EXERCISE GOAL:
Restate, word for word, all of the material shown below.

COLLECTED DATA:

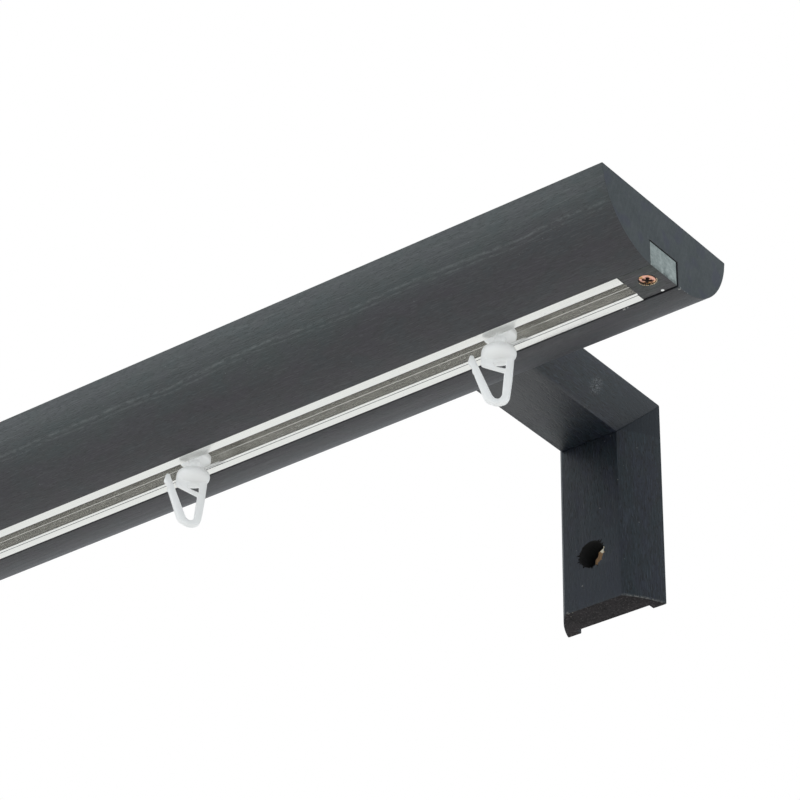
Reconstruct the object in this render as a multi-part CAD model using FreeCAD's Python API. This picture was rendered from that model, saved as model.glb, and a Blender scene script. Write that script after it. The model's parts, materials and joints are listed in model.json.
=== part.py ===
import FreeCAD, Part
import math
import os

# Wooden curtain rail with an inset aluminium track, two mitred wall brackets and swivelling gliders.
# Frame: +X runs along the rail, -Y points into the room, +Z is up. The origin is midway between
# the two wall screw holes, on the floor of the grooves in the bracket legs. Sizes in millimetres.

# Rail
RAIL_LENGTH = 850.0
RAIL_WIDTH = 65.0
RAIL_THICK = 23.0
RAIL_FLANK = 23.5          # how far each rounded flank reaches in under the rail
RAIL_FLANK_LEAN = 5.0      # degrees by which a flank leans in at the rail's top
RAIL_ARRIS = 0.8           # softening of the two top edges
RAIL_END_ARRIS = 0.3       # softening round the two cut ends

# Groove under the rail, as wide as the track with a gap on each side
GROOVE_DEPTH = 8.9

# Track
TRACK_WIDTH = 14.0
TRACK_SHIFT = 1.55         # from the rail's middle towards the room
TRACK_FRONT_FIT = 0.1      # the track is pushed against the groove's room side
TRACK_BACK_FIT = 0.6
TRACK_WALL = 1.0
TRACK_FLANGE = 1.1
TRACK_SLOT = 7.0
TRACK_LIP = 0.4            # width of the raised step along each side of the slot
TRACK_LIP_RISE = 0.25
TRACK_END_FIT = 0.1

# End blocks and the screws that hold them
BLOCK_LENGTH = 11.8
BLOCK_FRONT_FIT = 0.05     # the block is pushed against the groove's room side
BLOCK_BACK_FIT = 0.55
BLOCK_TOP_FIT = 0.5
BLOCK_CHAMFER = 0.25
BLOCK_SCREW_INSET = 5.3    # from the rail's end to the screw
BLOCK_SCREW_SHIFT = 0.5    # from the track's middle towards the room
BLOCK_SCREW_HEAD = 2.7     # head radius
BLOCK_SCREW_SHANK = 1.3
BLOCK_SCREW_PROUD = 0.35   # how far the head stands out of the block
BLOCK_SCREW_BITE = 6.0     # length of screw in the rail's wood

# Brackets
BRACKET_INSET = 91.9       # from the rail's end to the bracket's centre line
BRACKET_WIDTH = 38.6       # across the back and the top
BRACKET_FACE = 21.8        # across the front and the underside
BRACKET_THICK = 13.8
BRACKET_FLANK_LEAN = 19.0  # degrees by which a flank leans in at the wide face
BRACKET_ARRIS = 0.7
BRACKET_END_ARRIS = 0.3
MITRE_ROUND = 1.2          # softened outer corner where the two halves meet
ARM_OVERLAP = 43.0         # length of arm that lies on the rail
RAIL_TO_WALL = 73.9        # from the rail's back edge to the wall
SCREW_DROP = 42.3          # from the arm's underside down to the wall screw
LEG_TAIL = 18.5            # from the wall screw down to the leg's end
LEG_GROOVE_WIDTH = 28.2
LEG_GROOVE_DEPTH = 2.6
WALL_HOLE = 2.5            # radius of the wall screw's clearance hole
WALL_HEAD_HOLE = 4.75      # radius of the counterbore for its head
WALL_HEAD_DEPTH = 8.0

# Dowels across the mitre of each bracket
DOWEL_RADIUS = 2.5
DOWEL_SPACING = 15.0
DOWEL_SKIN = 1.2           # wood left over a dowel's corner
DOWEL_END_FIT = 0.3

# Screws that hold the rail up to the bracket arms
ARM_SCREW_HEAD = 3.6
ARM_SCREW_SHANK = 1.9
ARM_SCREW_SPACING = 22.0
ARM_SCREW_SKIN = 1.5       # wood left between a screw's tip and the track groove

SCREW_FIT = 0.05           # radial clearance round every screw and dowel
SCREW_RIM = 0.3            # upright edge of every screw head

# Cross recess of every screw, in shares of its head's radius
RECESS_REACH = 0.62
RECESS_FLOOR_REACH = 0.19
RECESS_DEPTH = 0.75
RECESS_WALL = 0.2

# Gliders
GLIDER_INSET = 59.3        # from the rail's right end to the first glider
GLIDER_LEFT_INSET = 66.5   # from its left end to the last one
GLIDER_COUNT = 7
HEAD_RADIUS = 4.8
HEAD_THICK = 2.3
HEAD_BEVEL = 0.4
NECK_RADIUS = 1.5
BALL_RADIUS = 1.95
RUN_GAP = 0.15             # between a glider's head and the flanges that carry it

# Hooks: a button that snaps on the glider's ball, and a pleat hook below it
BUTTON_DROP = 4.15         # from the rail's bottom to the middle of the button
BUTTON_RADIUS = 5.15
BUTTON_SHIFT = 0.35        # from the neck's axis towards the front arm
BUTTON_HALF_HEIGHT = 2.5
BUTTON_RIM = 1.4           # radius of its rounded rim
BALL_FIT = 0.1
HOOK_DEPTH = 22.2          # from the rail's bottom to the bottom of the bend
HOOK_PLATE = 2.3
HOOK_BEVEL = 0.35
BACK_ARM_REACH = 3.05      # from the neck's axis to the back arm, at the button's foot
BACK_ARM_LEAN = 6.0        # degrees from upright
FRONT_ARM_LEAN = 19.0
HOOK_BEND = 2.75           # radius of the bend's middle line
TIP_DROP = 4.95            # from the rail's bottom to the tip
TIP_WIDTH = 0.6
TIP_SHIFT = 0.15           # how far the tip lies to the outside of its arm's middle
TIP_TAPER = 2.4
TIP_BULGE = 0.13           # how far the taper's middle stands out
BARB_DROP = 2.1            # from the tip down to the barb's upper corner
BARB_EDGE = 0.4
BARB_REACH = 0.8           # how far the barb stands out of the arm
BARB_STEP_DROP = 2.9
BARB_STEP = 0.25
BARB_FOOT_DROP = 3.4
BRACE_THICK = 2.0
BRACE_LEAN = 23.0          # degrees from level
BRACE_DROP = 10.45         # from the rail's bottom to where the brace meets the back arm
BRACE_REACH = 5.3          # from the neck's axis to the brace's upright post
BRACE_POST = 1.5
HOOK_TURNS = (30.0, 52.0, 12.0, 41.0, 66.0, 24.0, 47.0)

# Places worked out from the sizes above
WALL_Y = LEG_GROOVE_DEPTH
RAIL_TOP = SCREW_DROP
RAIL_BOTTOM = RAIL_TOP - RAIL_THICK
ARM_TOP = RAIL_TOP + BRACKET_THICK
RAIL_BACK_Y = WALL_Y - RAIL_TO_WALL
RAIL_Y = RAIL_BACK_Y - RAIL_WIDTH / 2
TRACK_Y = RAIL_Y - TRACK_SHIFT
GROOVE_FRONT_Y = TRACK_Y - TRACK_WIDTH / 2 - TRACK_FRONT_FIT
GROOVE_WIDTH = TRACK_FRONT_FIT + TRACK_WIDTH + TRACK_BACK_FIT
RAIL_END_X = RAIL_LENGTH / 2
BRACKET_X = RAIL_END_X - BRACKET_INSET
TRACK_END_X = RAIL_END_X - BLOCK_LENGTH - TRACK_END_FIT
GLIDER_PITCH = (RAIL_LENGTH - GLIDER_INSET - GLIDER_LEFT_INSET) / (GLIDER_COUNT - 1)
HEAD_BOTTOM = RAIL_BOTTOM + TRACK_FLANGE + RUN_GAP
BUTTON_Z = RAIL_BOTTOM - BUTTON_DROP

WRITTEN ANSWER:
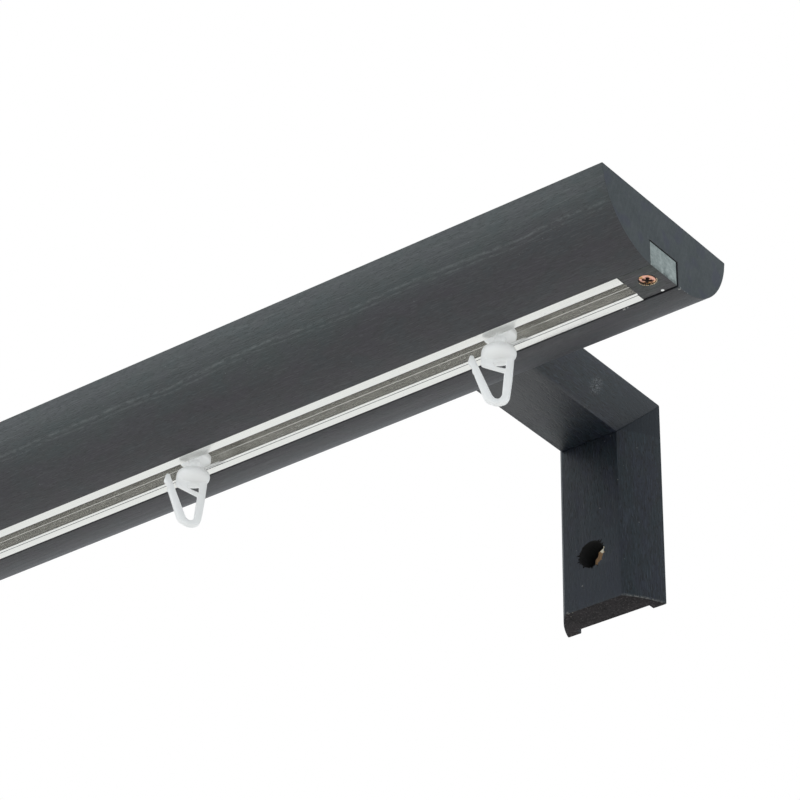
Reconstruct the object in this render as a multi-part CAD model using FreeCAD's Python API. This picture was rendered from that model, saved as model.glb, and a Blender scene script. Write that script after it. The model's parts, materials and joints are listed in model.json.
=== part.py ===
import FreeCAD, Part
import math
import os

# Wooden curtain rail with an inset aluminium track, two mitred wall brackets and swivelling gliders.
# Frame: +X runs along the rail, -Y points into the room, +Z is up. The origin is midway between
# the two wall screw holes, on the floor of the grooves in the bracket legs. Sizes in millimetres.

# Rail
RAIL_LENGTH = 850.0
RAIL_WIDTH = 65.0
RAIL_THICK = 23.0
RAIL_FLANK = 23.5          # how far each rounded flank reaches in under the rail
RAIL_FLANK_LEAN = 5.0      # degrees by which a flank leans in at the rail's top
RAIL_ARRIS = 0.8           # softening of the two top edges
RAIL_END_ARRIS = 0.3       # softening round the two cut ends

# Groove under the rail, as wide as the track with a gap on each side
GROOVE_DEPTH = 8.9

# Track
TRACK_WIDTH = 14.0
TRACK_SHIFT = 1.55         # from the rail's middle towards the room
TRACK_FRONT_FIT = 0.1      # the track is pushed against the groove's room side
TRACK_BACK_FIT = 0.6
TRACK_WALL = 1.0
TRACK_FLANGE = 1.1
TRACK_SLOT = 7.0
TRACK_LIP = 0.4            # width of the raised step along each side of the slot
TRACK_LIP_RISE = 0.25
TRACK_END_FIT = 0.1

# End blocks and the screws that hold them
BLOCK_LENGTH = 11.8
BLOCK_FRONT_FIT = 0.05     # the block is pushed against the groove's room side
BLOCK_BACK_FIT = 0.55
BLOCK_TOP_FIT = 0.5
BLOCK_CHAMFER = 0.25
BLOCK_SCREW_INSET = 5.3    # from the rail's end to the screw
BLOCK_SCREW_SHIFT = 0.5    # from the track's middle towards the room
BLOCK_SCREW_HEAD = 2.7     # head radius
BLOCK_SCREW_SHANK = 1.3
BLOCK_SCREW_PROUD = 0.35   # how far the head stands out of the block
BLOCK_SCREW_BITE = 6.0     # length of screw in the rail's wood

# Brackets
BRACKET_INSET = 91.9       # from the rail's end to the bracket's centre line
BRACKET_WIDTH = 38.6       # across the back and the top
BRACKET_FACE = 21.8        # across the front and the underside
BRACKET_THICK = 13.8
BRACKET_FLANK_LEAN = 19.0  # degrees by which a flank leans in at the wide face
BRACKET_ARRIS = 0.7
BRACKET_END_ARRIS = 0.3
MITRE_ROUND = 1.2          # softened outer corner where the two halves meet
ARM_OVERLAP = 43.0         # length of arm that lies on the rail
RAIL_TO_WALL = 73.9        # from the rail's back edge to the wall
SCREW_DROP = 42.3          # from the arm's underside down to the wall screw
LEG_TAIL = 18.5            # from the wall screw down to the leg's end
LEG_GROOVE_WIDTH = 28.2
LEG_GROOVE_DEPTH = 2.6
WALL_HOLE = 2.5            # radius of the wall screw's clearance hole
WALL_HEAD_HOLE = 4.75      # radius of the counterbore for its head
WALL_HEAD_DEPTH = 8.0

# Dowels across the mitre of each bracket
DOWEL_RADIUS = 2.5
DOWEL_SPACING = 15.0
DOWEL_SKIN = 1.2           # wood left over a dowel's corner
DOWEL_END_FIT = 0.3

# Screws that hold the rail up to the bracket arms
ARM_SCREW_HEAD = 3.6
ARM_SCREW_SHANK = 1.9
ARM_SCREW_SPACING = 22.0
ARM_SCREW_SKIN = 1.5       # wood left between a screw's tip and the track groove

SCREW_FIT = 0.05           # radial clearance round every screw and dowel
SCREW_RIM = 0.3            # upright edge of every screw head

# Cross recess of every screw, in shares of its head's radius
RECESS_REACH = 0.62
RECESS_FLOOR_REACH = 0.19
RECESS_DEPTH = 0.75
RECESS_WALL = 0.2

# Gliders
GLIDER_INSET = 59.3        # from the rail's right end to the first glider
GLIDER_LEFT_INSET = 66.5   # from its left end to the last one
GLIDER_COUNT = 7
HEAD_RADIUS = 4.8
HEAD_THICK = 2.3
HEAD_BEVEL = 0.4
NECK_RADIUS = 1.5
BALL_RADIUS = 1.95
RUN_GAP = 0.15             # between a glider's head and the flanges that carry it

# Hooks: a button that snaps on the glider's ball, and a pleat hook below it
BUTTON_DROP = 4.15         # from the rail's bottom to the middle of the button
BUTTON_RADIUS = 5.15
BUTTON_SHIFT = 0.35        # from the neck's axis towards the front arm
BUTTON_HALF_HEIGHT = 2.5
BUTTON_RIM = 1.4           # radius of its rounded rim
BALL_FIT = 0.1
HOOK_DEPTH = 22.2          # from the rail's bottom to the bottom of the bend
HOOK_PLATE = 2.3
HOOK_BEVEL = 0.35
BACK_ARM_REACH = 3.05      # from the neck's axis to the back arm, at the button's foot
BACK_ARM_LEAN = 6.0        # degrees from upright
FRONT_ARM_LEAN = 19.0
HOOK_BEND = 2.75           # radius of the bend's middle line
TIP_DROP = 4.95            # from the rail's bottom to the tip
TIP_WIDTH = 0.6
TIP_SHIFT = 0.15           # how far the tip lies to the outside of its arm's middle
TIP_TAPER = 2.4
TIP_BULGE = 0.13           # how far the taper's middle stands out
BARB_DROP = 2.1            # from the tip down to the barb's upper corner
BARB_EDGE = 0.4
BARB_REACH = 0.8           # how far the barb stands out of the arm
BARB_STEP_DROP = 2.9
BARB_STEP = 0.25
BARB_FOOT_DROP = 3.4
BRACE_THICK = 2.0
BRACE_LEAN = 23.0          # degrees from level
BRACE_DROP = 10.45         # from the rail's bottom to where the brace meets the back arm
BRACE_REACH = 5.3          # from the neck's axis to the brace's upright post
BRACE_POST = 1.5
HOOK_TURNS = (30.0, 52.0, 12.0, 41.0, 66.0, 24.0, 47.0)

# Places worked out from the sizes above
WALL_Y = LEG_GROOVE_DEPTH
RAIL_TOP = SCREW_DROP
RAIL_BOTTOM = RAIL_TOP - RAIL_THICK
ARM_TOP = RAIL_TOP + BRACKET_THICK
RAIL_BACK_Y = WALL_Y - RAIL_TO_WALL
RAIL_Y = RAIL_BACK_Y - RAIL_WIDTH / 2
TRACK_Y = RAIL_Y - TRACK_SHIFT
GROOVE_FRONT_Y = TRACK_Y - TRACK_WIDTH / 2 - TRACK_FRONT_FIT
GROOVE_WIDTH = TRACK_FRONT_FIT + TRACK_WIDTH + TRACK_BACK_FIT
RAIL_END_X = RAIL_LENGTH / 2
BRACKET_X = RAIL_END_X - BRACKET_INSET
TRACK_END_X = RAIL_END_X - BLOCK_LENGTH - TRACK_END_FIT
GLIDER_PITCH = (RAIL_LENGTH - GLIDER_INSET - GLIDER_LEFT_INSET) / (GLIDER_COUNT - 1)
HEAD_BOTTOM = RAIL_BOTTOM + TRACK_FLANGE + RUN_GAP
BUTTON_Z = RAIL_BOTTOM - BUTTON_DROP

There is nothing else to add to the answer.